**Requirement**
Return, word for word, the lines from the line holding "bpy.data.objects.remove(obj)" through the line holding "OPENING_STEPS = 5". Include both end lines and no others.

___ Record list ___

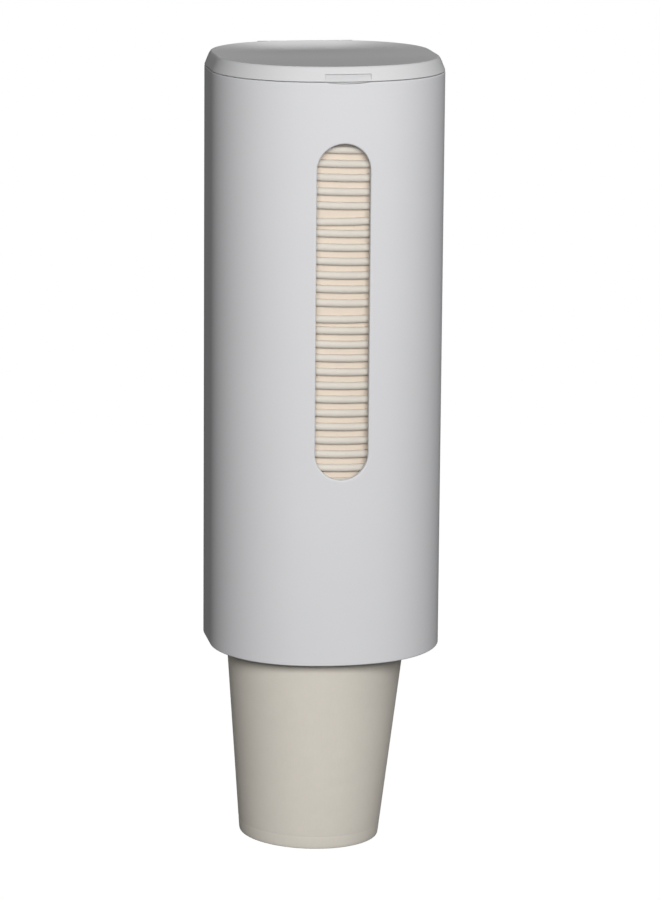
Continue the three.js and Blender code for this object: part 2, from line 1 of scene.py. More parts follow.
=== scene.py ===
"""A wall-hung cup dispenser: a D-shaped plastic housing with an open sight window and a dished lid,
full of nested paper cups, the lowest of which hangs out of its mouth.

Shapes are worked out in millimetres from the middle of the housing's bottom edge, front towards -Y,
and moved to the frame's origin, the middle of the bracket's wall face, when they become pieces."""

import math

import bmesh
import bpy
import numpy as np
from mathutils import Matrix, Vector


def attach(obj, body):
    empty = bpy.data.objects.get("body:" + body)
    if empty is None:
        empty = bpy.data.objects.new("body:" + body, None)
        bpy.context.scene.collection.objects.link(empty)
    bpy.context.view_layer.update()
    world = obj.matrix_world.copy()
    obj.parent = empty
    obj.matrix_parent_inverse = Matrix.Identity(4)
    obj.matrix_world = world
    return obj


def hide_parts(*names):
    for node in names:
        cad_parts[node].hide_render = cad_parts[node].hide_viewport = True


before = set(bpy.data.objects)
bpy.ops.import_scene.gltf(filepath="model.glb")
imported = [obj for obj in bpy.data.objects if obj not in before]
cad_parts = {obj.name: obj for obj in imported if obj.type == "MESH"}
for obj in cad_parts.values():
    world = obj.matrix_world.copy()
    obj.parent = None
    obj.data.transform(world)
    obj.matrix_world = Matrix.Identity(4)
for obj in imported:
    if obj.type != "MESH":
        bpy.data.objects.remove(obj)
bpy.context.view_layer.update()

MM = 0.001
FRAME_ORIGIN = np.array([0.0, 54.5, 120.0])
QUARTER = math.pi / 2
# Points this close are merged, and grid lines this close to a patch's edge lie on it
WELD = 0.002
TOUCH = 0.01
# Steps of an arc in small roundings, along edges and round the outside of openings
ROUNDING_STEPS = 3
EDGE_STEPS = 4
OPENING_STEPS = 5

# D section: a wide front arc, tighter front corners, straight sides, back corners and a flat back
HALF_WIDTH = 45.0
BACK_FACE = 48.0
FRONT_RADIUS = 62.0
FRONT_CORNER_RADIUS = 39.0
BACK_CORNER_RADIUS = 36.0
FRONT_CENTRE_Y = FRONT_RADIUS - HALF_WIDTH
CORNER_X = HALF_WIDTH - FRONT_CORNER_RADIUS
CORNER_DROP = math.sqrt((FRONT_RADIUS - FRONT_CORNER_RADIUS) ** 2 - CORNER_X**2)
CORNER_Y = FRONT_CENTRE_Y - CORNER_DROP
MEETING = math.atan2(CORNER_X, CORNER_DROP)
BACK_X = HALF_WIDTH - BACK_CORNER_RADIUS
BACK_Y = BACK_FACE - BACK_CORNER_RADIUS
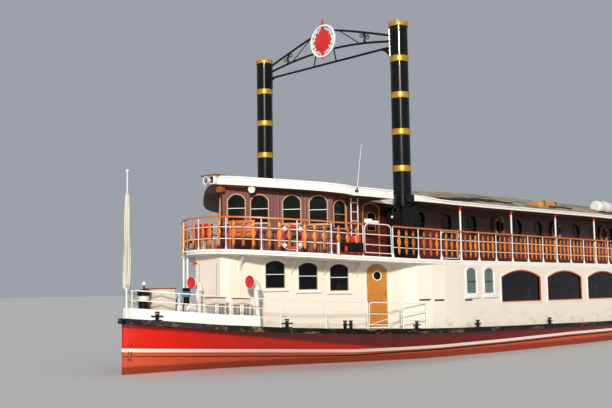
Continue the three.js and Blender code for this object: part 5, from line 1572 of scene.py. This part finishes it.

___

**Task solution**
        bpy.data.objects.remove(obj)
bpy.context.view_layer.update()

MM = 0.001
FRAME_ORIGIN = np.array([0.0, 54.5, 120.0])
QUARTER = math.pi / 2
# Points this close are merged, and grid lines this close to a patch's edge lie on it
WELD = 0.002
TOUCH = 0.01
# Steps of an arc in small roundings, along edges and round the outside of openings
ROUNDING_STEPS = 3
EDGE_STEPS = 4
OPENING_STEPS = 5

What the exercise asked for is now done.